Hong Kong artistic gymnast

Shek Wai Hung (石偉雄; born 10 October 1991) is an artistic gymnast from Hong Kong. He is the 2014 and 2018 Asian Games champion in vault.

==Gymnastics career==

Shek started gymnast training at the age of six. In 2008, Shek participated in the Pacific Rim Gymnastics Championships, where he won a gold medal in the junior vault final. At the 2010 Asian Games, Shek placed eighth in the individual all-around, and sixth in vault.

In 2011, Shek participated in the World Championships in Tokyo, Japan, where he qualified fourth with an average score of 16.237 into the vault final – the first time ever for a Hong Kong gymnast to qualify into an event final at World Championships level. He came seventh in the final, having taken a big step forward on his first vault, with an average score of 15.950.

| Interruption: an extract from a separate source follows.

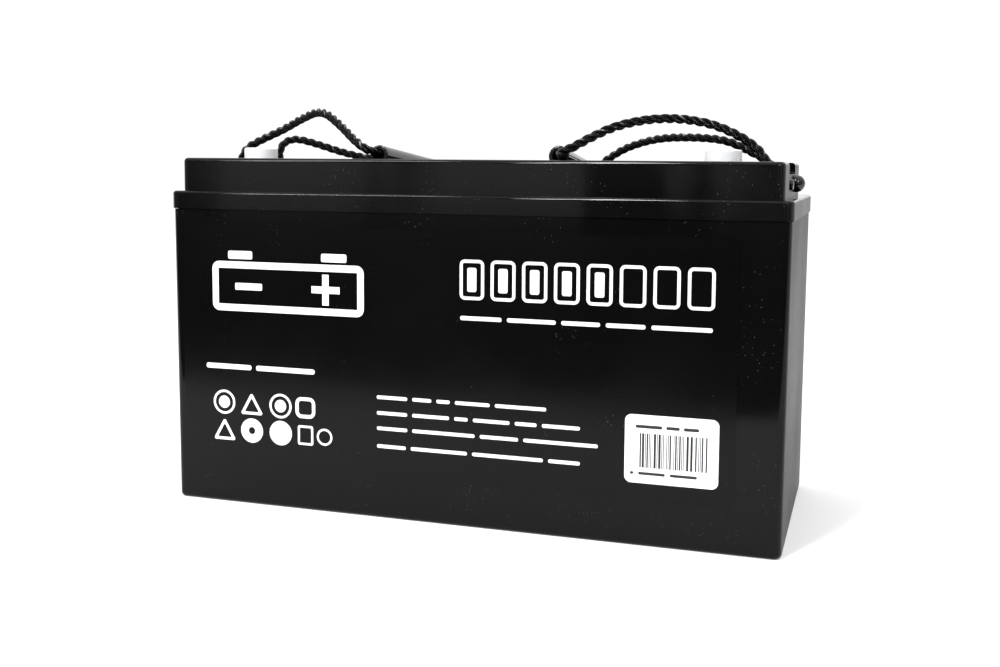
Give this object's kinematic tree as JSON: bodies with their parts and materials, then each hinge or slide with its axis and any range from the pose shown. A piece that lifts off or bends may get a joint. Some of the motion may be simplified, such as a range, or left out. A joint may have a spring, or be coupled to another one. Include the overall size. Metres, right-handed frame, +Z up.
{
  "type": "deep cycle battery",
  "caption": "Sealed lead-acid deep cycle battery with two folding rope handles, capped bolt terminals and its cells, plates, straps and vents inside.",
  "frame": {"origin": "centre of the base, on the floor", "axes": "+X along the length, to the right seen from the label side; +Y from the label side to the back; +Z up"},
  "size_m": [0.407, 0.173, 0.2648],
  "materials": {
    "case_plastic": "glossy black moulded ABS",
    "lid_plastic": "glossy black moulded ABS",
    "sealing_resin": "dark sealing resin",
    "vent_plastic": "black moulded ABS",
    "valve_rubber": "black rubber",
    "foam_pad": "dark foam",
    "lead": "cast lead alloy",
    "positive_paste": "brown lead dioxide paste on a lead grid",
    "negative_paste": "grey spongy lead on a lead grid",
    "glass_mat": "white glass fibre mat",
    "terminal_metal": "tinned brass insert terminal",
    "cap_plastic": "translucent white plastic",
    "rope_cord": "glossy black twisted cord",
    "grip_plastic": "glossy black tube",
    "knob_plastic": "black plastic",
    "label_film": "black satin film",
    "code_paper": "white sticker"
  },
  "bodies": {
    "root": {"container": "case_plastic", "lid": "lid_plastic", "lid_seal": "sealing_resin", "vent_cover": "vent_plastic", "relief_valves": "valve_rubber", "valve_pads": "foam_pad", "intercell_welds": "lead", "terminal_seals": "valve_rubber", "rope_knobs": "knob_plastic", "rope_plugs": "knob_plastic", "front_label": "label_film", "code_label": "code_paper", "terminal_left": "terminal_metal", "terminal_right": "terminal_metal", "rope_ends_left": "rope_cord", "rope_ends_right": "rope_cord", "positive_plates_1": "positive_paste", "negative_plates_1": "negative_paste", "separators_1": "glass_mat", "positive_strap_1": "lead", "negative_strap_1": "lead", "positive_plates_2": "positive_paste", "negative_plates_2": "negative_paste", "separators_2": "glass_mat", "positive_strap_2": "lead", "negative_strap_2": "lead", "positive_plates_3": "positive_paste", "negative_plates_3": "negative_paste", "separators_3": "glass_mat", "positive_strap_3": "lead", "negative_strap_3": "lead", "positive_plates_4": "positive_paste", "negative_plates_4": "negative_paste", "separators_4": "glass_mat", "positive_strap_4": "lead", "negative_strap_4": "lead", "positive_plates_5": "positive_paste", "negative_plates_5": "negative_paste", "separators_5": "glass_mat", "positive_strap_5": "lead", "negative_strap_5": "lead", "positive_plates_6": "positive_paste", "negative_plates_6": "negative_paste", "separators_6": "glass_mat", "positive_strap_6": "lead", "negative_strap_6": "lead"},
    "left_handle": {"rope_loop_left": "rope_cord"},
    "right_handle": {"rope_loop_right": "rope_cord"},
    "left_grip": {"grip_left": "grip_plastic"},
    "right_grip": {"grip_right": "grip_plastic"},
    "left_cap": {"terminal_cap_left": "cap_plastic"},
    "right_cap": {"terminal_cap_right": "cap_plastic"}
  },
  "joints": [
    {"name": "left_handle_swing", "type": "hinge", "parent": "root", "child": "left_handle", "pos_m": [-0.1845, 0, 0.23], "axis": [0, -1, 0], "range_deg": [0, 110]},
    {"name": "right_handle_swing", "type": "hinge", "parent": "root", "child": "right_handle", "pos_m": [0.1845, 0, 0.23], "axis": [0, 1, 0], "range_deg": [0, 110]},
    {"name": "left_grip_spin", "type": "hinge", "parent": "left_handle", "child": "left_grip", "pos_m": [-0.064, -0.008, 0.22932], "axis": [0, 0.9961, -0.0886], "continuous": true},
    {"name": "right_grip_spin", "type": "hinge", "parent": "right_handle", "child": "right_grip", "pos_m": [0.05445, -0.008, 0.22932], "axis": [-0.0714, 0.9935, -0.0884], "continuous": true},
    {"name": "left_cap_lift", "type": "slide", "parent": "root", "child": "left_cap", "axis": [0, 0, 1], "range_m": [0, 0.02]},
    {"name": "right_cap_lift", "type": "slide", "parent": "root", "child": "right_cap", "axis": [0, 0, 1], "range_m": [0, 0.02]}
  ]
}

Shek qualified to the 2012 Summer Olympics in London, the United Kingdom via the Olympic Test Event in January that year. There, he finished 12th in the all-around qualification with a score of 86.482. This was the first time for Hong Kong to qualify two gymnasts, Shek and teammate Angel Wong to artistic gymnastics competition at the Olympic Games. The Olympics, however, proved to be a disappointing one to him. A fall on his first vault during qualification prevents Shek from advancing into the vault final, his strongest event.

Despite consideration of retiring from elite gymnastics, Shek continued his training after the disappointment at the London Olympics. In 2014, Shek participated in the Asian Games held in Incheon, South Korea, in which he had a surprising victory over the reigning Olympic Champion, World Champion and Asian Games champion in vault, Yang Hak-seon by a narrow margin of 0.016 points. Shek also made history by being the first gymnast from Hong Kong to win a medal in an artistic gymnastics event at the Asian Games. Just two weeks after the Asian Games, Shek took part in the 2014 World Artistic Gymnastics Championships in Nanning, China, where he came sixth in the vault final with an average score of 14.999.

In 2015, Shek competed at the World Championships held in Glasgow, the United Kingdom, where he came 36th in the individual all-around qualification and 10th in vault, being the second reserve of the vault final.

In 2018, Shek participated in the 2018 Asian Games held in Jakarta, Indonesia, where he won the gold medal in the men's vault.